There are no extraordinary circumstances. Whether viewed as a Rule 60(b)(1) motion based on excusable neglect or one pursuant to the catchall provision of Rule 60(b)(6), plaintiff receiving the summary judgment ruling with nine days left to file a timely Rule 59(e) motion does not excuse waiting to seek reconsideration until after the time had expired. Moreover, although Garza had been in possession of the summary judgment motion for more than four months, if not substantially longer, he still did not accompany the motion to reconsider with a response to the summary judgment motion. Even if timely, the motion to reconsider would be denied on its merits.

Since the reconsideration motion is a Rule 60(b) motion, not a Rule 59(e) motion, it did not extend the time for filing a notice of appeal. The time for filing a notice of appeal has run, but may still be extended to March 24 (30 days after 30 days after the entry of judgment).
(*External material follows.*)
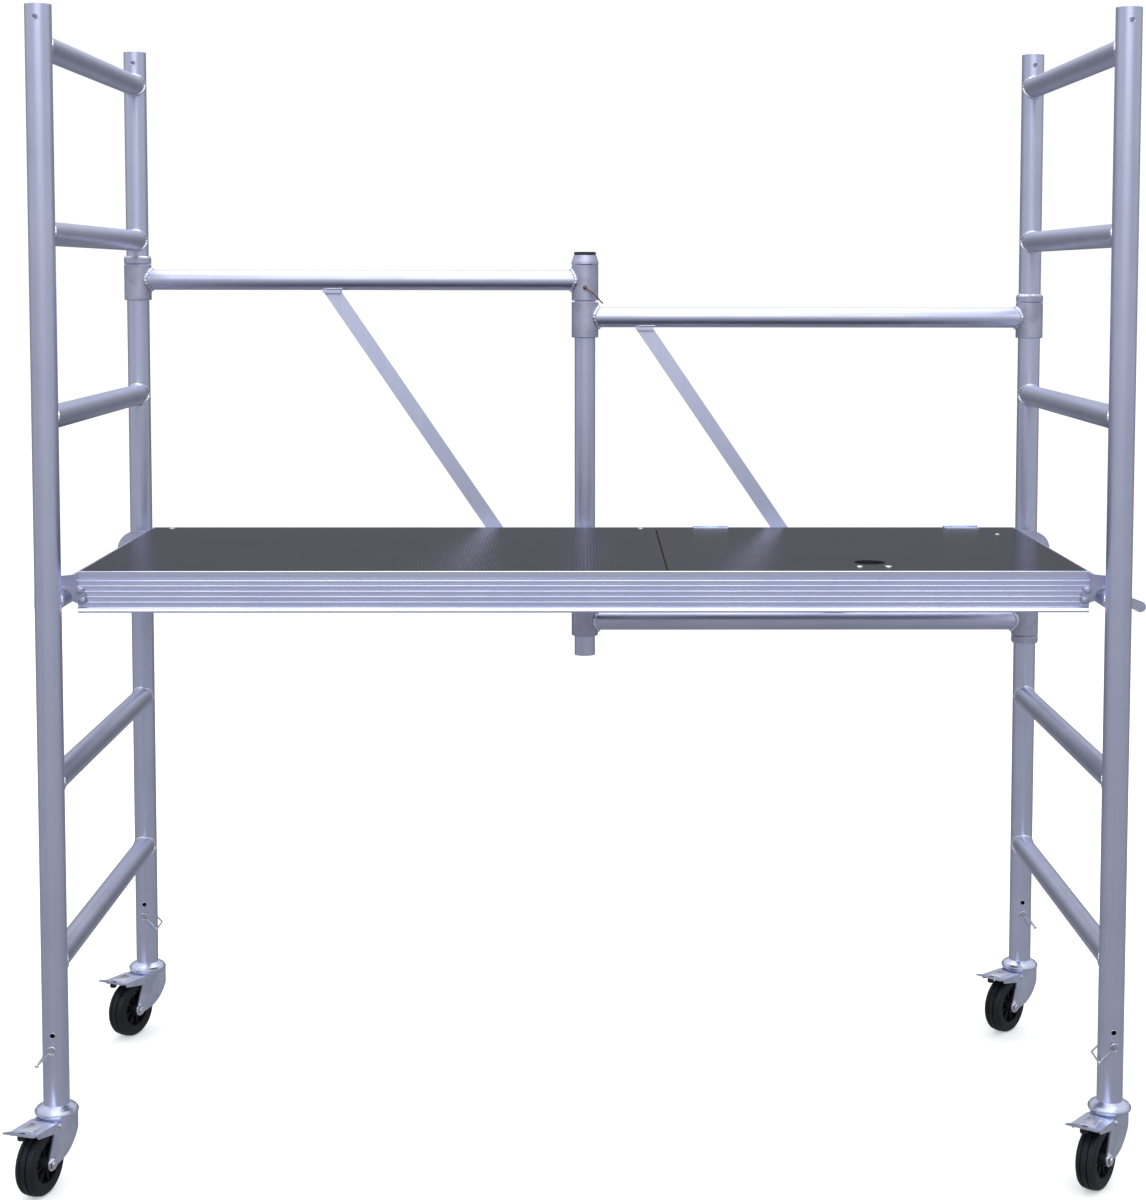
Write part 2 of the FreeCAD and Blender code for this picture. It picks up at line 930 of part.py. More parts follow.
def claw(y0, y1):
    # The right-hand hook: x grows away from the platform, over the rung.
    radius = claw_recess
    cx = half_length - claw_recess_inward
    cz = deck_rung - claw_recess_drop
    x = half_length
    z = deck_rung
    outer = claw_outer
    wall = cz - 2.0
    lip_low = z - claw_lip_drop
    drop = math.sqrt(radius**2 - 4.0)
    lip_in = cx + drop
    lip_out = x + outer
    lip_mid = (lip_in + lip_out) / 2
    round_end = (lip_out - lip_in) / 2
    tongue = x - (half_length - deck_half) - 13.0
    rail_end = deck_half
    points = [
        (rail_end, z + outer + 3.5),
        (x, z + outer),
        (x + outer * 0.7071, z + outer * 0.7071, "via"),
        (lip_out, z),
        (lip_out, lip_low + round_end),
        (lip_mid, lip_low, "via"),
        (lip_in, lip_low + round_end),
        (lip_in, wall),
        (cx, cz + radius, "via"),
        (cx - drop, wall),
        (rail_end - 2, z - 9),
        (tongue + 6, z - 12),
        (tongue, z + 1, "via"),
        (tongue + 6, z + 15),
        (rail_end, z + 17),
    ]
    return plate_xz(points, y0, y1)


def claws():
    front = claw(-rail_face - claw_plate, -rail_face)
    px, pz = catch_pivot
    for d, z in claw_rivets_at:
        x = half_length - d
        front = front.cut(rod(claw_rivet, (x, -rail_face - 20, z), (x, 0, z)))
    hole = rod(3 + running, (px, -rail_face - 20, pz), (px, 0, pz))
    made = [front.cut(hole), mirrored_x(front), mirrored_y(front)]
    made.append(mirrored_x(mirrored_y(front)))
    return Part.makeCompound(made)


def claw_fixings():
    made = []
    face = rail_face + claw_plate
    back = rail_face - rail_web
    for d, z in claw_rivets_at:
        for side in (-1, 1):
            x = side * (half_length - d)
            for end in (-1, 1):
                shank = rod(claw_rivet, (x, end * back, z), (x, end * face, z))
                head = turned(
                    [(0, 0), (claw_rivet + 2.3, 0), (claw_rivet + 0.8, 1.8), (0, 2.4)],
                    (x, end * face, z),
                    (0, end, 0),
                )
                made.append(union([shank, head]))
    return Part.makeCompound(made)


def wind_catch():
    # A round-ended bar on its own rivet, drawn swung out clear of the rung.
    px, pz = catch_pivot
    droop = math.radians(catch_droop)
    ex = px + catch_length * math.cos(droop)
    ez = pz - catch_length * math.sin(droop)
    face = -rail_face - claw_plate - slip
    small = catch_pivot_width / 2
    large = catch_width / 2
    ends = [
        rod(small, (px, face - catch_plate, pz), (px, face, pz)),
        rod(large, (ex, face - catch_plate, ez), (ex, face, ez)),
    ]
    side_x = math.sin(droop)
    side_z = math.cos(droop)
    bar = plate_xz(
        [
            (px + small * side_x, pz + small * side_z),
            (ex + large * side_x, ez + large * side_z),
            (ex - large * side_x, ez - large * side_z),
            (px - small * side_x, pz - small * side_z),
        ],
        face - catch_plate,
        face,
    )
    back = -rail_face + slip
    shank = rod(3, (px, face - catch_plate, pz), (px, back, pz))
    head = rod(5, (px, face - catch_plate - 1.8, pz), (px, face - catch_plate, pz))
    tail = rod(5, (px, back, pz), (px, back + 1.8, pz))
    return union(ends + [bar, shank, head, tail])


# ---- Nodes --------------------------------------------------------------------

nodes = {}
shift = Vector(middle_x, middle_y, 0)


def add(name, shape):
    shape = shape.copy()
    shape.translate(shift)
    nodes[name] = shape


for side, x in (("left", -half_length), ("right", half_length)):
    add(f"{side}_front_post", post(f"front_{side}"))
    add(f"{side}_rear_post", post(f"rear_{side}"))
    add(f"{side}_rungs", rungs(x))
add("left_stop_rings", stop_rings(-half_length, left_upper_tube, left_lower_tube))
add("right_stop_rings", stop_rings(half_length, right_upper_tube, right_lower_tube))

for corner, (x, y) in posts.items():
    heading = caster_headings[corner]

    def placed(shape):
        shape = shape.copy()
        shape.rotate(Vector(0, 0, 0), Vector(0, 0, 1), heading)
        shape.translate(Vector(x, y, 0))
        return shape

    stem_body, stem_hole = stem()
    stem_body = stem_body.cut(stem_hole)
    stem_body.translate(Vector(x, y, 0))
    pin = lock_pin(bail_sides[corner])
    if bail_sides[corner] < 0:
        pin.rotate(Vector(0, 0, 0), Vector(0, 0, 1), 180)
    pin.translate(Vector(x, y, 0))
    add(f"{corner}_stem", stem_body)
    add(f"{corner}_lock_pin", pin)
    add(f"{corner}_fork", placed(fork()))
    add(f"{corner}_bolts", placed(Part.makeCompound([axle_bolt(), pivot_pin()])))
    add(f"{corner}_hub", placed(hub()))
    add(f"{corner}_tyre", placed(tyre()))
    add(f"{corner}_pedal", placed(pedal()))

add("left_gate_upper_tube", gate_tube(-half_length, 0, left_upper_tube))
add("left_gate_lower_tube", gate_tube(-half_length, 0, left_lower_tube))
add("right_gate_upper_tube", gate_tube(0, half_length, right_upper_tube))
add("right_gate_lower_tube", gate_tube(0, half_length, right_lower_tube))
add(
    "left_gate_brace",
    brace(
        brace_outer_inset - half_length,
        -brace_inner_inset,
        left_upper_tube,
        left_lower_tube,
    ),
)
add(
    "right_gate_brace",
    brace(
        brace_inner_inset,
        half_length - brace_outer_inset,
        right_upper_tube,
        right_lower_tube,
    ),
)
add(
    "left_gate_sleeves",
    gate_sleeves(-half_length, left_upper_tube, left_lower_tube, centre_radius),
)
add(
    "right_gate_sleeves",
    gate_sleeves(half_length, right_upper_tube, right_lower_tube, centre_radius + loose),
)
add("centre_post", centre_post())
add("centre_collar", centre_collar())
add("centre_plug", centre_plug())
add("gate_clip", gate_clip())

front_rail = side_rail()
add("deck_front_rail", front_rail)
add("deck_rear_rail", mirrored_y(front_rail))
add("deck_cross_beams", cross_beams())
add("deck_board", deck_board())
add("deck_claws", claws())
add("deck_claw_rivets", claw_fixings())
add("deck_hinge_leaves", fixed_leaves())
add("deck_hinge_pins", hinge_pins())
add("hatch_board", hatch_board())
add("hatch_hinge_leaves", moving_leaves())
add("hatch_latch", hatch_latch())
add("wind_catch", wind_catch())

os.makedirs("parts", exist_ok=True)
for name, shape in nodes.items():
    shape.exportStep(f"parts/{name}.step")
print(len(nodes), "nodes written")
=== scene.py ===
import math

import bmesh
import bpy
from mathutils import Matrix, Vector


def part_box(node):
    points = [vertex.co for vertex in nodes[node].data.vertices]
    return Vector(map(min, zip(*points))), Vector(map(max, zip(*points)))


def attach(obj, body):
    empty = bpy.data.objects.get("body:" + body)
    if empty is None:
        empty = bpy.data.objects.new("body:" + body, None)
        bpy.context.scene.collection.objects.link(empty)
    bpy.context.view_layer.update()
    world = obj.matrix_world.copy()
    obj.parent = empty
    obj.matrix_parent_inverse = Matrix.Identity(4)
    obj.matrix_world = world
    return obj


# Baker scaffold: finishes for the CAD frame, and the welds, fasteners, pads and
# other small pieces that ride on it. Metres, Z up, floor at Z = 0. Small sizes are
# written as millimetres times MM.

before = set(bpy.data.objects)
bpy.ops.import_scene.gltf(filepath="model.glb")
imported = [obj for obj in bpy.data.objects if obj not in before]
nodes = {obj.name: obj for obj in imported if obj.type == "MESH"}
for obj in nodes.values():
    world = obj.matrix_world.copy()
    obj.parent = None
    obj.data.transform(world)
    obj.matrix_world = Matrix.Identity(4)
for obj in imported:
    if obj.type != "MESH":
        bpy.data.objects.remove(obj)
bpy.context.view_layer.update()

CORNERS = ("front_left", "front_right", "rear_left", "rear_right")
MM = 0.001


def middle(node):
    """The middle of a node's box."""
    low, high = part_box(node)
    return (low + high) / 2


def span(node):
    """The three sizes of a node's box."""
    low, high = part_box(node)
    return high - low


# ---- Places read from the frame -------------------------------------------------

POST_AXIS = {}
for corner in CORNERS:
    depth, side = corner.split("_")
    POST_AXIS[corner] = middle(f"{side}_{depth}_post")
POST_R = span("left_front_post").x / 2
POST_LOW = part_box("left_front_post")[0].z
POST_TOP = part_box("left_front_post")[1].z
RUNG_R = span("left_rungs").x / 2
RUNG_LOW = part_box("left_rungs")[0].z + RUNG_R
RUNG_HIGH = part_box("left_rungs")[1].z - RUNG_R
RUNG_COUNT = 6
RUNGS = [RUNG_LOW + n * (RUNG_HIGH - RUNG_LOW) / (RUNG_COUNT - 1) for n in range(RUNG_COUNT)]
TUBE_R = span("left_gate_upper_tube").z / 2
REAR_Y = POST_AXIS["rear_left"].y
SLEEVE_R = span("left_gate_sleeves").y / 2
CENTRE_X = middle("centre_post").x
RAIL_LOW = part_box("deck_front_rail")[0]
BOARD_LOW, BOARD_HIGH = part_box("deck_board")
HATCH_LOW, HATCH_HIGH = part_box("hatch_board")
DECK_FRONT = RAIL_LOW.y
DECK_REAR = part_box("deck_rear_rail")[1].y

# ---- Materials --------------------------------------------------------------------

# The colour sockets of a mix node.
MIX_A, MIX_B, MIX_RESULT = 6, 7, 2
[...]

Since there was delay in defendant Garza receiving notice of the summary judgment ruling and an apparent misunderstanding by a pro se regarding the filing of a Rule 59(e) motion, the time for filing a notice of appeal from the January 22, 2014 judgment will be extended for all defendants. Garza, however, is again reminded that he cannot personally file a notice of appeal on behalf of the business entities. Counsel must be retained if those parties desire to appeal. An appeal from today's denial of reconsideration may be filed within 30 days after the entry of today's order. As pro se defendant was previously advised, an appeal is taken by timely filing a Notice of Appeal to the United States Court of Appeals for the Seventh Circuit with the Clerk of the Court, United States District Court for the Northern District of Illinois, 219 South Dearborn Street, 20th Floor, Chicago, Illinois 60604. See Fed. R. App. P. 4(a)(1)(A).

IT IS THEREFORE ORDERED that defendant's motion for reconsideration [76] is denied. The time for filing a notice of appeal from the January 22, 2014 judgment is extended to March 24, 2014.